Black History Month?

African-Americans remain invisible in Central New York.

Editor’s note: Voices is a weekly column that provides a platform for Central New Yorkers to comment about the issues of the day. If you’d like to submit a column, email Larry Dietrich at [email protected]

It’s Black History Month, and among the proclamations and public displays of African-American awareness there’s a crisis in the black community of Syracuse. We have more African-Americans in elective office than ever, and yet our most precious institutions have died or are on life support.

Dunbar Center, the original “settlement house,” was host to generations of inner-city residents providing community-based programming, advocacy for minority adoption and safe recreation for a neighborhood full of children. As African-American families migrated to Syracuse, the first stop was Dunbar Center. As a settlement house, Dunbar should have been on the front lines welcoming African immigrants to Syracuse, just as the organization opened its doors welcoming the influx of blacks coming to Syracuse drawn here by plentiful factory jobs.

There are very few African-Americans over 40 who don’t have a Dunbar experience. Now its doors have been abruptly shut, perhaps closed forever. Leaders of other organizations have talked about “taking over” Dunbar’s facility, but no one has talked about our local community and support for Dunbar’s core mission and how to keep the organization viable.

There are those who wax nostalgically about the former president, Merriette Pollard, and how she was able to bring in money and support unmatched since her departure. Now, there’s whining about needing someone from “another place” to come in and run the now-closed facility.

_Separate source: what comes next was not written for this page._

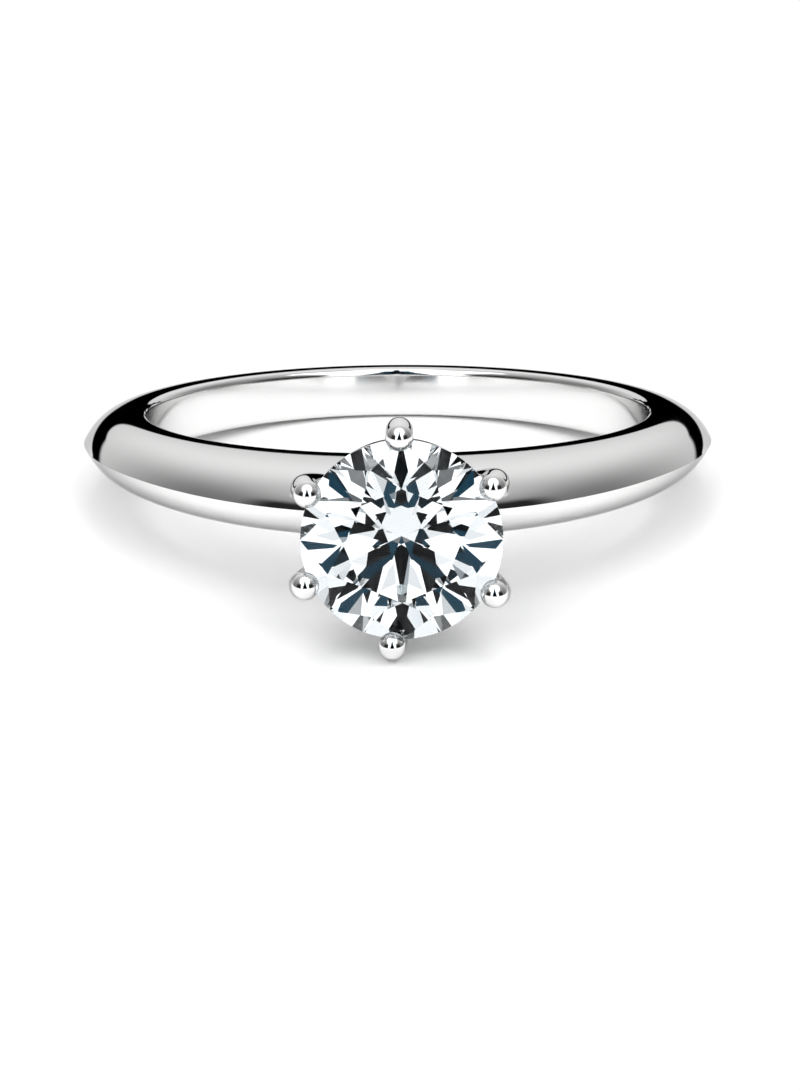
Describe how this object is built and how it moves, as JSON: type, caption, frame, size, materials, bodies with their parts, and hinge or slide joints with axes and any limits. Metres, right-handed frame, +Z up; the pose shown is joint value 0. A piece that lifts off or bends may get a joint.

For those living within the South Side’s “food desert,” it came as a shock when the much ballyhooed Southside Food Coop shuttered its doors without notice. The board of directors apparently failed in their stewardship of the needed store, offering inner-city residents fresh fruit and vegetables, among other products. We’ve heard their cries for help.

How is it that as a community we can’t operate a simple store in the heart of the black community? How is it that a family can come here from another country, open a store with a Coca-Cola cooler, a lottery machine and a steady supply of blunts and individually sold cigarettes called “loosies”? Somebody’s making money in the most challenged real estate in Syracuse. I’ve heard muttered excuses such as, “They give foreigners free money, and they don’t have to pay taxes.”

What the what?

There’s no excuse for the fact that our most respected institutions are “black history” because they don’t exist any longer. The Syracuse/Onondaga County Urban League created an urban network connecting opportunities to the jobless by meeting with local manufacturers, large multinational corporations anyone who could provide employment opportunities for African-Americans and urbanized citizens. Businesses sent their employment listings directly to the Urban League. You could go to there and get connected to those who were looking for diversity in their workforces.

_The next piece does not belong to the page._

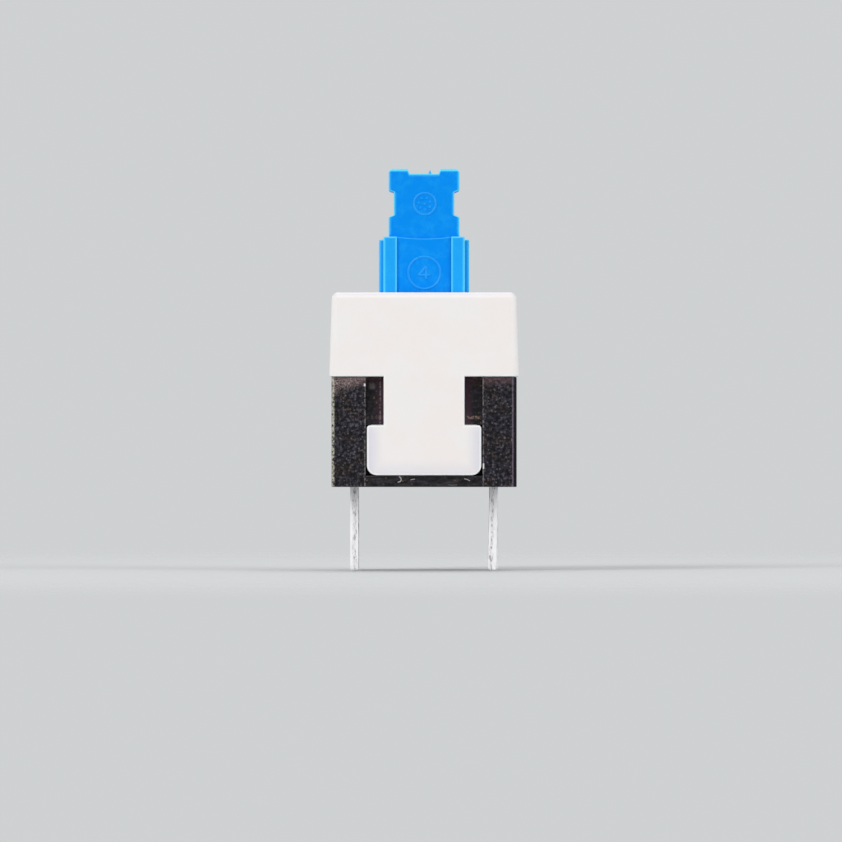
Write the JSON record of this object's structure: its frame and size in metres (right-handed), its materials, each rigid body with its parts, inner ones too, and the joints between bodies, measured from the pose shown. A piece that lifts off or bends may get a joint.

The NAACP is the only civil rights organization left to speak up if anything happens that impacts those without voice or recognized stature. (Crickets chirping.)

As a cost-cutting measure, Onondaga County killed the county Human Rights Commission that was empowered to investigate cases of bias. There is no governmental agency to look out for bias that occurs today. It’s not just African-Americans; it’s human rights for the Onondaga Nation and their dismissed land claim, it’s the growing Hispanic community, the new American who hasn’t mastered the English language. There was a place to go to file a complaint; you were guaranteed at least a hearing.

In our local media, as African-Americans become a larger percentage of the Syracuse population, you wouldn’t know it if you saw who brings you the news. We, the African-Americans, are invisible in Syracuse, written about, viewed, seen but not touched, represented by more elected black leaders than ever. Beyond a group photo of the Common Council and the Syracuse University basketball team, you’d think this were a small town in Maine.

Happy Black History Month: You’re black, and you’re history.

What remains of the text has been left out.